--- START Information given ---

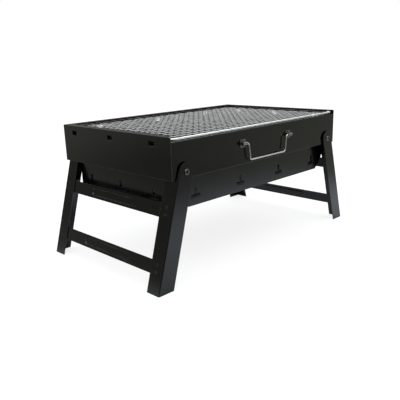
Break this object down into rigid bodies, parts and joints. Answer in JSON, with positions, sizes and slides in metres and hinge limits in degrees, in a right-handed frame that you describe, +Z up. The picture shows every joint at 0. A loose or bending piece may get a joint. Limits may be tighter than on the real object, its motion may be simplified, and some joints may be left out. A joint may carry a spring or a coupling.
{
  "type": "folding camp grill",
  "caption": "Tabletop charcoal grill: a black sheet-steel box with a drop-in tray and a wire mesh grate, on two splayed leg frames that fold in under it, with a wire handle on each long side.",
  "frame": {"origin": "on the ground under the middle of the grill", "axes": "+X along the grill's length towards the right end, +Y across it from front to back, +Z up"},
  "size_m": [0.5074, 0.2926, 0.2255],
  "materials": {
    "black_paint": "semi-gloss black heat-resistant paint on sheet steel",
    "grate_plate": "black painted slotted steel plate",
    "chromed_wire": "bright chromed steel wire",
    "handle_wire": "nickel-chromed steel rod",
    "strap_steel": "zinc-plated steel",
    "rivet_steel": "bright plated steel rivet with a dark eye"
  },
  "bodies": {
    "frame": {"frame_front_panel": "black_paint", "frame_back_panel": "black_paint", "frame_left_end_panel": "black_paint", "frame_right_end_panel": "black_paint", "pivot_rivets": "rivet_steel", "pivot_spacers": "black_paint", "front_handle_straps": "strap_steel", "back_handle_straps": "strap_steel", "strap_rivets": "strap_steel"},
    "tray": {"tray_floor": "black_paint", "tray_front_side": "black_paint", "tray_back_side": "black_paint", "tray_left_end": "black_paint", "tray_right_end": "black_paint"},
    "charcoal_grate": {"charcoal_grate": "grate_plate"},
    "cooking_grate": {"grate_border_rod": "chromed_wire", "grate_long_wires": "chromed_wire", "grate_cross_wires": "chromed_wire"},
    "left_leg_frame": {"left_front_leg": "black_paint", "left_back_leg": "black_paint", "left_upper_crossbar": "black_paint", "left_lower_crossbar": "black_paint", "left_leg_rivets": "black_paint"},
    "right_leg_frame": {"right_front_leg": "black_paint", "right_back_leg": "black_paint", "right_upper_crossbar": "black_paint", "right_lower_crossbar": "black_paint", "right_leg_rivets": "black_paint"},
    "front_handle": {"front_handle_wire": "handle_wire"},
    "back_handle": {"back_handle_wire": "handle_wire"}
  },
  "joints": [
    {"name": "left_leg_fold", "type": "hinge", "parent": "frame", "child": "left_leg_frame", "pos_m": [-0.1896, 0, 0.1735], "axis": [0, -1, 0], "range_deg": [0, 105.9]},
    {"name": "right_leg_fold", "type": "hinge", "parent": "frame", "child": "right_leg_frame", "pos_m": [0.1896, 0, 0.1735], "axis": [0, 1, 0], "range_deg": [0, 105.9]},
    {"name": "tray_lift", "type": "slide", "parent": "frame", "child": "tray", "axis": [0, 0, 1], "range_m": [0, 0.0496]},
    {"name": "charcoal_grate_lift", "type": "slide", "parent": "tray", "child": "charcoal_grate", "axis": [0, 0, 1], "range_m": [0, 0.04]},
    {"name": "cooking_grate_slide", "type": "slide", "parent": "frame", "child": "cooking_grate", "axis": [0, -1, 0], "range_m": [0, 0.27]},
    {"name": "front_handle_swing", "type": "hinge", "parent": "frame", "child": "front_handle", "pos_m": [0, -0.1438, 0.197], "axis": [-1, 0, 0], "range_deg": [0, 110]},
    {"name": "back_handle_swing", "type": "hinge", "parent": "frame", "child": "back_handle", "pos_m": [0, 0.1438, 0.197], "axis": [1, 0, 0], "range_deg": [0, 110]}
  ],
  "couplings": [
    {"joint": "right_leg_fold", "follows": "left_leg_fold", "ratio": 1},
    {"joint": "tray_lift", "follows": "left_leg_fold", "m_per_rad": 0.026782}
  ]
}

--- END Information given ---
--- START Information given ---

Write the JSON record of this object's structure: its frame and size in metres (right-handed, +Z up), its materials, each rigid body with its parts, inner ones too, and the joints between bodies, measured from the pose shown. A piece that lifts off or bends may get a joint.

--- END Information given ---

■ What you are asked to do:
From the listing, copy each line containing the word "object".

■ Answer in full:
Break this object down into rigid bodies, parts and joints. Answer in JSON, with positions, sizes and slides in metres and hinge limits in degrees, in a right-handed frame that you describe, +Z up. The picture shows every joint at 0. A loose or bending piece may get a joint. Limits may be tighter than on the real object, its motion may be simplified, and some joints may be left out. A joint may carry a spring or a coupling.
Write the JSON record of this object's structure: its frame and size in metres (right-handed, +Z up), its materials, each rigid body with its parts, inner ones too, and the joints between bodies, measured from the pose shown. A piece that lifts off or bends may get a joint.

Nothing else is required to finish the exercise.